Skye and I never actually competed together beyond the local gymkhana, but we had so many vivid and wonderful adventures together in the field. As I headed into my late teens and she into her mid twenties, however, the old warhorse began to slow down a little. Her questionable conformation and complete lack of classical training eventually caught up to her, and an intermittent stiff lameness in her right knee plagued her more and more. Our rides went from reckless adventures in the veld to slow jaunts around the fields. She was not on board with walking only - with all the bucking, plunging, jogging and rearing to show for it - and when she started getting sore after our little rides, I decided to give her the grace of full retirement.

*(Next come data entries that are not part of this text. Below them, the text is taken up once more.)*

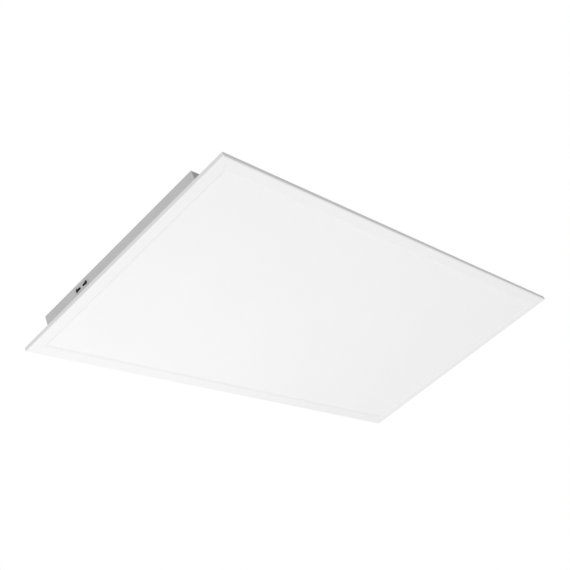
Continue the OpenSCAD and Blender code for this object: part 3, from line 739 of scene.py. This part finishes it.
def cover_plate():
    """Wiring cover: front lip, raised panel, and two tongues curled round the hinge pin."""
    low, high = corners_of("driver_box_cover")
    pin_low, pin_high = corners_of("cover_hinge_pin")
    sheet = 0.8 * MM
    pin_y, pin_z = (pin_low.y + pin_high.y) / 2, (pin_low.z + pin_high.z) / 2
    curl = high.y - pin_y
    top = pin_z + curl
    rear = 49.8 * MM
    lip = 7 * MM
    margin, ramp, lift = 13 * MM, 4 * MM, 0.8 * MM
    panel_y = (-34 * MM, 38 * MM)
    panel_x = high.x - margin

    def raised(x, y):
        gap = min(panel_x - abs(x), y - panel_y[0], panel_y[1] - y)
        share = min(max(gap / ramp, 0.0), 1.0)
        return lift * share * share * (3 - 2 * share)

    edge = [(p.x, p.y) for p in round_corners([(low.y, top - lip), (low.y, top), (rear, top)], 1.4 * MM)]
    flat = refined(edge[-2][0], rear, 10 * MM, 1 * MM, [y + s * ramp / 2 for y, s in
                   ((panel_y[0], 1), (panel_y[1], -1))], ramp / 2 + 0.5 * MM)
    section = edge[:-2] + [(y, top) for y in flat]
    tongues = [(side * 58.5 * MM, side * 74.5 * MM) for side in (-1, 1)]
    near = [s * (panel_x - ramp / 2) for s in (-1, 1)]
    lengths = set(refined(low.x, high.x, 14 * MM, 1 * MM, near, ramp / 2 + 0.5 * MM))
    for a, b in tongues:
        lengths.update(spread(a, b, 4 * MM))
    lengths = sorted(lengths)
    mesh = bmesh.new()
    rows = [[Vector((x, y, z + (raised(x, y) if z == top else 0))) for y, z in section] for x in lengths]
    lay_grid(mesh, rows)
    turn = [math.radians(90 - 290 * k / 24) for k in range(25)]
    knuckle = [(rear, top)] + [(pin_y + curl * math.cos(a), pin_z + curl * math.sin(a)) for a in turn]
    for a, b in tongues:
        across = [x for x in lengths if min(a, b) - 1e-6 <= x <= max(a, b) + 1e-6]
        lay_grid(mesh, [[Vector((x, y, z)) for y, z in knuckle] for x in across])
    bmesh.ops.remove_doubles(mesh, verts=mesh.verts, dist=1e-5)
    face_towards(mesh, (0, 0, 1))
    piece = add_piece("wiring_cover_plate", mesh, "wiring_cover", "wiring_box", ["driver_box_cover"])
    thicken(piece, sheet, 0.12 * MM)
    return top + lift


def lay_label(mesh, low, high, height, thickness=0.12 * MM, corner=2 * MM):
    """A thin label with rounded corners on a plane at that height."""
    corners = [(low[0], low[1]), (high[0], low[1]), (high[0], high[1]), (low[0], high[1])]
    outline = round_corners(corners, corner, 6, closed=True)
    flat = [Vector((p.x, p.y, height - 0.02 * MM)) for p in outline]
    middle = sum(flat, Vector()) / len(flat)
    inset = [middle + (p - middle) * 0.997 + Vector((0, 0, thickness)) for p in flat]
    lay_loft(mesh, [flat, inset])


def labels(cover_top):
    """Blank labels: one on the wiring cover and one on the pan's back."""
    mesh = bmesh.new()
    lay_label(mesh, (-27 * MM, -18 * MM), (54 * MM, 27 * MM), cover_top)
    add_piece("cover_label", closed(mesh), "wiring_cover", "wiring_box", material=label_paper)
    mesh = bmesh.new()
    pan_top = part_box("housing_pan")[1][2]
    lay_label(mesh, (-351 * MM, 36 * MM), (-243 * MM, 81 * MM), pan_top)
    add_piece("pan_label", closed(mesh), "panel", "wiring_box", material=label_paper)


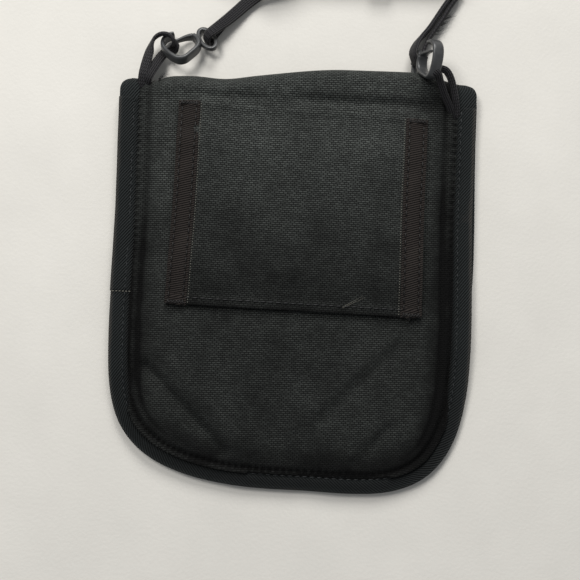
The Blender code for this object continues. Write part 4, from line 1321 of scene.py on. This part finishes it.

Skye is now in her mid-thirties and still a happy old firecracker who spends her days hanging out in vast green fields and getting whatever she wants. She has been retired for many years and deserves all of them, and all the years that are still to come. The old knee is a little stiffer these days, and in winter she has to be fed soaked hay and soupy chaff because the old teeth aren't up to much anymore, but it is my honour now to look after the old lady the way she looked after me when I was just a little kid on the precipice of a world that brings me so much joy.


I will forever be grateful for the mighty works of mercy and grace that God has done through this brave old battle queen. She is the only horse I was never afraid on, my heart horse for all time, even though she never could do a stitch of dressage or even canter on both leads.


And I pray there will be many more years of eating carrots and dozing in the sunshine for the best, bravest, most trustworthy horse in the length and breadth of this earth.